I will be frank here: I could not give less of a shit what celebrities have to say about climate change, because I believe that most are driven by the sole purpose of benefiting themselves. The fame- and glamour-obsessed culture of our society has made the kind of extravagance and profligate consumption modeled by the super-rich and famous a widespread aspiration. And when it comes to something like climate change, a universal problem borne of said obsession with consumption and the economic system designed to perpetuate it, I fail to see the significance of what anyone in that gilded world has to say.
But that said, the nature of fame has changed. The price of admission has dropped from an agent’s retainer to a smartphone and some good lighting; anyone with the right Instagram post (or meme or TikTok) at the right time can suddenly seize a following for themselves. The result isn’t just a generation of influencers who have spun million-dollar sponsorships out of a few well-angled booty pics. It has also meant that ordinary people (i.e., not millionaires) with a genuine cause and a true message have been able to find an audience.
The most powerful climate “influencers” of today are not celebrities who have achieved fame and then used their platform to deliver some wan cliché about “being nice to the planet.” They’re ordinary people — mostly young women — who are alarmed about the climate crisis and demand world leaders pay more attention to it. In environmental circles, their activism has made them celebrities, not the other way around.

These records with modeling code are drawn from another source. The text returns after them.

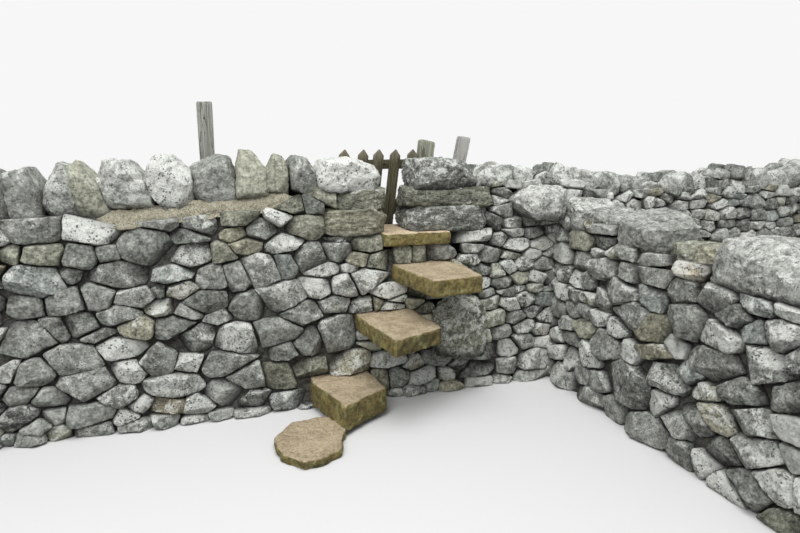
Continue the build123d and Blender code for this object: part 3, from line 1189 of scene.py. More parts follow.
# Stones that stand out in the photograph, each by its middle and size in pixels
MAIN_STONES = tuple(SeenStone(*row) for row in (
    (29, 231, 50, 29, -5, 0.5, 0.35), (94, 229, 52, 34, 0, 0.72, 0.8),
    (146, 247, 54, 40, 0, 0.36, 0.05), (35, 283, 70, 33, 3, 0.58, 0.4, Tint.COOL),
    (121, 276, 55, 27, -4, 0.5, 0.42), (79, 258, 36, 26, 0, 0.44, 0.12),
    (40, 255, 42, 20, 0, 0.46, 0.2, Tint.OLIVE), (107, 254, 22, 15, -8, 0.42, 0.15),
    (98, 298, 32, 29, 5, 0.55, 0.3), (133, 299, 38, 20, -8, 0.62, 0.5),
    (63, 303, 36, 28, 12, 0.5, 0.2), (23, 306, 33, 17, 0, 0.42, 0.15),
    (121, 315, 43, 17, 4, 0.5, 0.4), (27, 339, 55, 22, 4, 0.55, 0.35),
    (80, 325, 29, 28, 0, 0.48, 0.2), (55, 330, 20, 23, -10, 0.5, 0.3),
    (139, 329, 31, 22, 0, 0.55, 0.4, Tint.TAN), (170, 328, 29, 23, -8, 0.42, 0.2),
    (193, 256, 38, 23, 0, 0.4, 0.55), (222, 254, 22, 19, 0, 0.5, 0.1, Tint.OLIVE),
    (247, 246, 36, 13, 4, 0.55, 0.1, Tint.TAN), (212, 277, 27, 24, -12, 0.5, 0.45),
    (236, 274, 23, 29, -8, 0.5, 0.3), (263, 269, 31, 26, 12, 0.55, 0.45),
    (286, 265, 18, 21, 0, 0.4, 0.03, Tint.COOL), (202, 302, 26, 23, 0, 0.32, 0.02),
    (286, 297, 45, 23, 8, 0.52, 0.45), (254, 307, 24, 21, 0, 0.42, 0.08),
    (195, 342, 40, 26, 0, 0.55, 0.5), (237, 342, 43, 20, 14, 0.62, 0.6),
    (273, 335, 34, 27, 8, 0.5, 0.1), (312, 258, 32, 23, 5, 0.5, 0.4),
    (340, 252, 27, 18, 0, 0.52, 0.4), (369, 246, 31, 21, 10, 0.46, 0.3, Tint.OLIVE),
    (319, 289, 28, 20, 0, 0.62, 0.6), (344, 286, 24, 20, 10, 0.6, 0.5),
    (367, 280, 26, 20, 12, 0.58, 0.5), (335, 304, 33, 15, 4, 0.46, 0.3),
    (307, 311, 31, 20, 8, 0.45, 0.3), (225, 364, 45, 24, 0, 0.5, 0.35),
    (189, 363, 27, 19, 0, 0.7, 0.6), (121, 351, 40, 27, 0, 0.7, 0.7),
    (126, 372, 31, 29, 0, 0.75, 0.7), (77, 364, 50, 29, 6, 0.55, 0.4),
    (88, 383, 56, 38, 14, 0.55, 0.4), (34, 377, 41, 18, 8, 0.5, 0.3),
    (5, 376, 19, 26, 0, 0.68, 0.6), (159, 362, 34, 32, 0, 0.45, 0.35),
    (177, 385, 48, 22, 4, 0.62, 0.55), (339, 339, 30, 34, -4, 0.46, 0.35),
    (313, 345, 23, 26, 0, 0.42, 0.1), (352, 361, 36, 22, 0, 0.55, 0.45, Tint.TAN),
    (309, 368, 30, 22, 0, 0.42, 0.15, Tint.OLIVE), (279, 374, 31, 24, 0, 0.4, 0.12, Tint.OLIVE),
    (305, 226, 29, 21, 0, 0.5, 0.15, Tint.OLIVE), (259, 232, 26, 18, 0, 0.5, 0.4),
    (233, 221, 32, 14, 0, 0.4, 0.1, Tint.OLIVE), (236, 234, 19, 16, 0, 0.48, 0.08, Tint.TAN),
    (200, 223, 40, 17, 6, 0.5, 0.5), (161, 224, 34, 13, 0, 0.45, 0.2),
    (186, 237, 34, 14, -4, 0.4, 0.15), (283, 245, 40, 16, 6, 0.68, 0.7),
    (362, 258, 31, 15, 6, 0.45, 0.2, Tint.TAN), (378, 260, 33, 16, 0, 0.5, 0.4, Tint.OLIVE),
    (9, 255, 18, 23, 0, 0.45, 0.2, Tint.OLIVE), (68, 275, 20, 18, 0, 0.45, 0.2),
    (404, 256, 17, 13, 0, 0.46, 0.05, Tint.OLIVE), (421, 255, 13, 12, 0, 0.46, 0.1, Tint.OLIVE),
    (446, 253, 38, 13, 0, 0.42, 0.2), (474, 235, 44, 20, 20, 0.5, 0.7),
    (472, 248, 15, 13, 0, 0.6, 0.4),
))
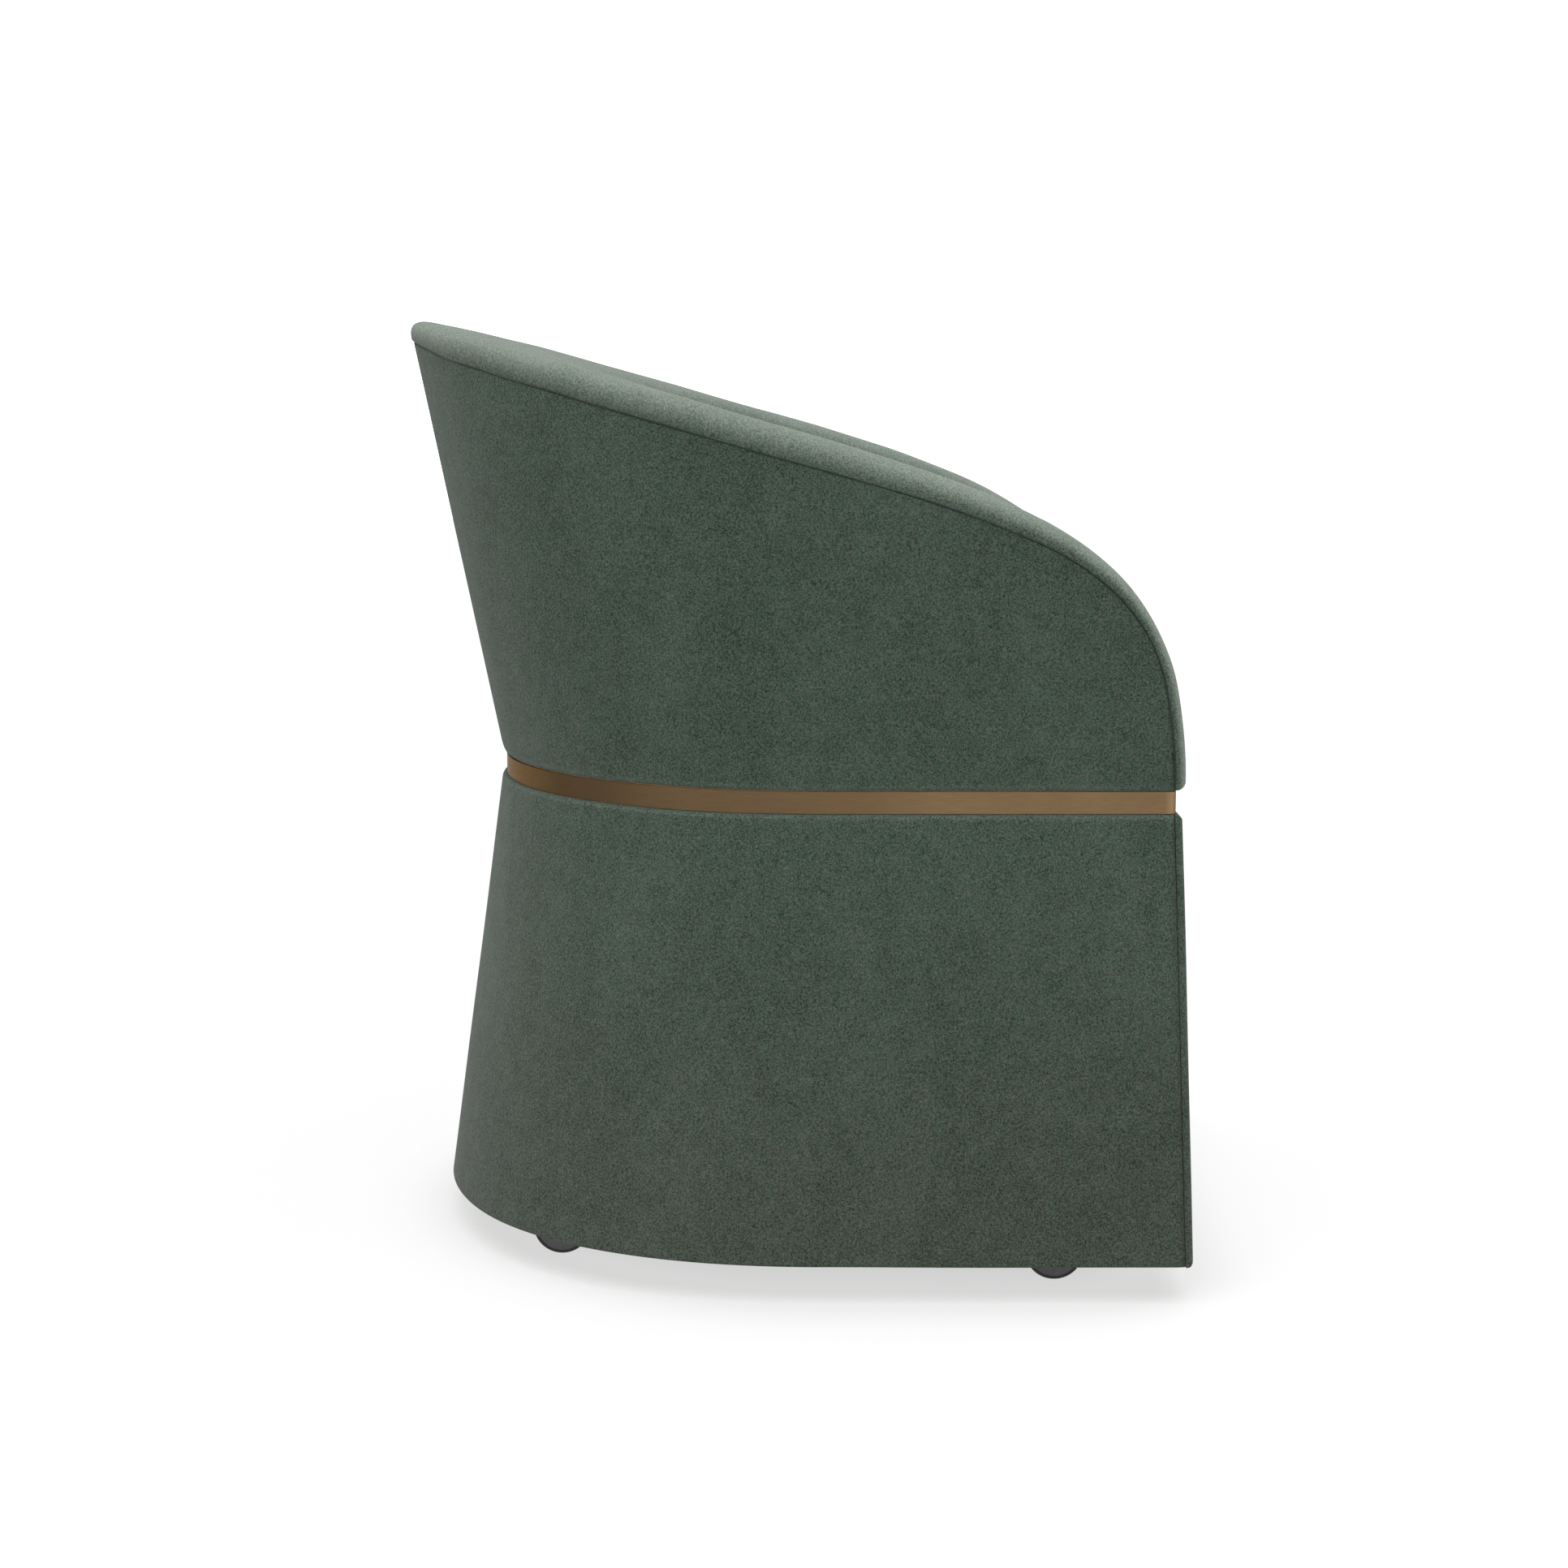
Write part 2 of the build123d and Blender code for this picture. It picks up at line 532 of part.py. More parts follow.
CASTER_HEAD_T = 2.0
SCREW_BASE_Z = CASTER_TOP - CASTER_PLATE_T
screws = [rod(x, y, SCREW_BASE_Z, BOTTOM_BOARD_Z + SCREW_L, SCREW_D)
          + rod(x, y, SCREW_BASE_Z - CASTER_HEAD_T, SCREW_BASE_Z, 7.6) for x, y in SCREW_PLACES]
save(group(screws), "caster_screws")

# ------------------------------------------------------------------ casters
HOOD_R_IN = WHEEL_R + 1.8
HOOD_R_OUT = WHEEL_R + 4.2
HOOD_HALF = 20.0
BOSS_R = 9.0
BOSS_LOW = 49.5
BOSS_HIGH = CASTER_TOP - CASTER_PLATE_T - 0.8
PIN_LOW = BOSS_LOW + 2.0


def caster_plate(cx, cy):
    """Steel top plate with its riveted kingpin."""
    plate = Pos(cx, cy, CASTER_TOP - CASTER_PLATE_T / 2) * Box(CASTER_PLATE, CASTER_PLATE,
                                                               CASTER_PLATE_T)
    plate = fillet(plate.edges().filter_by(Axis.Z), 4)
    for i in (-1, 1):
        for j in (-1, 1):
            plate -= rod(cx + i * CASTER_SCREW, cy + j * CASTER_SCREW, 50, 70, SCREW_D)
    plate += rod(cx, cy, PIN_LOW, SCREW_BASE_Z, KINGPIN_D)
    return plate


def caster_hood(cx, cy):
    """Swivelling body: boss for the kingpin, web between the wheels, hood."""
    wy = cy + CASTER_TRAIL
    hood_x = Plane((cx, wy, WHEEL_R), x_dir=(0, 1, 0), z_dir=(1, 0, 0))
    web = extrude(hood_x * Circle(WHEEL_R - 3), CHEEK_T / 2, both=True)
    web -= block(cx - 20, cx + 20, wy - 40, wy + 40, 0, WHEEL_R - 9)
    ring = extrude(hood_x * (Circle(HOOD_R_OUT) - Circle(HOOD_R_IN)), HOOD_HALF, both=True)
    ring &= block(cx - 30, cx + 30, wy - 40, wy + 40, WHEEL_R + 6, 80)
    rib = extrude(hood_x * Circle(HOOD_R_IN + 1), CHEEK_T / 2, both=True)
    rib &= block(cx - 30, cx + 30, wy - 40, wy + 40, WHEEL_R + 6, 80)
    boss = rod(cx, cy, BOSS_LOW, BOSS_HIGH, 2 * BOSS_R)
    neck = block(cx - CHEEK_T / 2, cx + CHEEK_T / 2, cy - BOSS_R + 1, wy - 4, 38, BOSS_HIGH)
    hood = web + ring + rib + boss + neck
    hood -= rod(cx, cy, PIN_LOW - 1, 80, KINGPIN_D + 2 * RUN_CLEAR)
    bore = extrude(hood_x * Circle(AXLE_D / 2), 40, both=True)
    return hood - bore


def caster_axle(cx, cy):
    axle = Plane((cx, cy + CASTER_TRAIL, WHEEL_R), z_dir=(1, 0, 0)) * Cylinder(AXLE_D / 2, 38)
    return chamfer(axle.edges(), 0.6)


def spun(points, cx, cy, side):
    """Solid turned about the wheel's axis from (distance out, radius) points."""
    place = Plane((cx, cy + CASTER_TRAIL, WHEEL_R), x_dir=(side, 0, 0), z_dir=(0, -side, 0))
    face = make_face(Polyline(*points, close=True).edges())
    return revolve(place * face, Axis((cx, cy + CASTER_TRAIL, WHEEL_R), (1, 0, 0)))


def caster_wheel(cx, cy, side):
    """Moulded wheel: dished disc with a domed outer face and a blind bore."""
    near = CHEEK_T / 2 + WHEEL_GAP
    bore = AXLE_D / 2 + RUN_CLEAR
    rim = WHEEL_R - TREAD_T
    dome = [(WHEEL_OUT - 4.4 * (k / 8) ** 2.2, rim * k / 8) for k in range(0, 9)]
    inner = [(near, rim), (near, rim - 2.4), (WHEEL_OUT - 7.4, rim - 3.4),
             (WHEEL_OUT - 5.8, 6.5), (near, 6.5), (near, bore), (19.6, bore), (19.6, 0)]
    return spun(dome + inner, cx, cy, side)


def caster_tread(cx, cy, side):
    """Soft tyre moulded around the wheel's rim, with rounded shoulders."""
    near = CHEEK_T / 2 + WHEEL_GAP
    rim = WHEEL_R - TREAD_T
    far = WHEEL_OUT - 4.4
    points = [(near, rim), (near, WHEEL_R - 1.2), (near + 1.2, WHEEL_R), (far - 1.6, WHEEL_R),
              (far - 0.5, WHEEL_R - 0.5), (far, WHEEL_R - 1.6), (far, rim)]
    return spun(points, cx, cy, side)


for name, (cx, cy) in CASTERS.items():
    save(caster_plate(cx, cy), "caster_" + name + "_plate")
    save(caster_hood(cx, cy), "caster_" + name + "_hood")
    save(caster_axle(cx, cy), "caster_" + name + "_axle")
    for tag, side in (("a", 1), ("b", -1)):
        save(caster_wheel(cx, cy, side), "caster_" + name + "_wheel_" + tag)
        save(caster_tread(cx, cy, side), "caster_" + name + "_tread_" + tag)
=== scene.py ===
import json
import math

import bmesh
import bpy
import numpy as np
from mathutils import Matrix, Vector, noise


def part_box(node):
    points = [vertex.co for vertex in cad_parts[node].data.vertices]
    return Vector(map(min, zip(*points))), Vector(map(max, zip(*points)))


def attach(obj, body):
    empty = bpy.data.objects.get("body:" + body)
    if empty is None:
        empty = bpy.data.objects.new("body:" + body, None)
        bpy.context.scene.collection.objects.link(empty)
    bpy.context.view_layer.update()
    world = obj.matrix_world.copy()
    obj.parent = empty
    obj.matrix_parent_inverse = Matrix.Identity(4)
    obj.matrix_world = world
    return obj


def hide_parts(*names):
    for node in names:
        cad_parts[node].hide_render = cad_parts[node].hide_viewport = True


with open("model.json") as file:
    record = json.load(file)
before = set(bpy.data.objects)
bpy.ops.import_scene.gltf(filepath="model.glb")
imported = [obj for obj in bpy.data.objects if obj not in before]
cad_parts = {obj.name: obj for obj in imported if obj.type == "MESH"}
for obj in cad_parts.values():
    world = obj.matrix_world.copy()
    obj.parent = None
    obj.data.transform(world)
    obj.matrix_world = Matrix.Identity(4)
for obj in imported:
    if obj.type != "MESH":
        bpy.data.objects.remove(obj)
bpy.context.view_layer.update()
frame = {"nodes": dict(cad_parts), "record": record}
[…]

“I think that people my age are just kind of done listening to people who are on red carpets all the time, and then post one picture of a turtle on the side,” said Jamie Margolin, the 17-year-old co-founder of youth climate group Zero Hour. “They’re getting sick of fakeness, and with the urgency of the climate crisis, it’s not enough to have it as your side thing. People are more drawn to influencers whose whole thing is tackling the climate crisis.”
It’s a far cry from Kardashian appeal, to be sure. I spoke to Nancy Jo Sales, journalist and author of American Girls: Social Media and the Secret Lives of Teenagers, about how we got to this particular “ordinary” influencer moment. Sales has been documenting the culture of fame and young people literally since I could read, and American Girls traces how adolescent girls in the early days of Instagram, Snapchat, and Vine had no trouble gaining followings on these platforms. But that attention tended to be sexual in nature, or at the very least based on how they looked.
Over the phone, Sales observed that there’s been a palpable shift: The Gen Z girls coming up now are seeking to be known more for their ideals, less for their beauty. “They seem very strong in their sense of their power to change things,” she said. “I think this is wonderful. They’re seeing social media as a tool for change.”
The nature of fame has changed at the same time that climate change has hit a new note of urgency. So where are all the climate change stars? Increasingly, sitting in homeroom on their smartphones. This kind of fame could be seen as progress toward a culture that celebrates authenticity, justice, and moral courage over a symmetrical face. But like any fame, it comes with its own peril.
Young climate activists are easy to idolize — they’re laser-focused, idealistic, and generally scandal-free. But pinning the hopes of a planet on someone who has yet to attend prom is a high bar.
Greta Thunberg, the stony-eyed Swedish 16-year-old who started a weekly strike from school to raise climate awareness, is likely the most famous Gen Z climate activist. After addressing leaders at international gatherings such as the World Economic Forum in Davos and the U.N. COP24 summit in Poland, she catapulted into the public eye to an almost disturbing extent. She appeared on the cover of TIME magazine, lit like a Dutch Renaissance painting. She’s been profiled by the New Yorker, the New York Times, and Rolling Stone. She is nominated for a Nobel Peace Prize. You can even buy Saint Greta icon prints for about $50 on the internet.
While the success of other social media influencers’ brands tends to be measured in much cheaper currency, like lipstick sales or sneaker endorsements, the teen climate leaders I spoke with sense that their worth is measured by how successful they are in resolving the climate problem. It’s the logical progression of what happens when attempting to solve the most daunting problem in human history is one’s “brand,” one’s “whole thing.”
“It’s kind of taken over my identity,” Margolin said of her climate activism when I talked to her over the phone recently. “You’re known for that thing, so if you ever stray from it or fail at it, the reason why people value you kind of goes away. I’m also a writer and a student and a friend. But people don’t think of me as who I am for my personality, it’s ‘Jamie the climate girl.’ And my worth and identity and success relies on Zero Hour being successful.”
Alexandria Villaseñor, the 14-year-old founder of Earth Uprising, agreed that there are drawbacks in defining yourself by climate activism at such a young age. “I know what I’ve done will follow me the rest of my life,” she wrote in a Twitter DM, “and because of that people will expect that I’ve chosen my life’s work at 13!”
The more striking sentiment echoed by Margolin and other young activists is that they did not necessarily choose the climate cause — it was essentially thrust upon them because of the time in which they happen to be growing up.
Leaders in the climate movement are necessary. Young leaders in the climate movement are necessary; young women of color leaders, I might argue, even more so. To expect the already-famous to lead is missing the point (I mean, what HAS Leonardo DiCaprio done for climate change?), but at the same time, to impose fame on the leaders does too. Fame in the United States is unfortunately synonymous with worship and perfection; when someone becomes a public figure, they become defined by others’ expectations. But no matter how mature they may be, these are children!
Greta Thunberg may “grow up” and decide she wants to be a carpenter; Jamie Margolin may want to be a writer; Alexandria Villaseñor may want to be a baker. That is their right as free adults. Until then, they’re trying to do their best on an unfathomable challenge, and we can support them and follow their lead without canonizing them.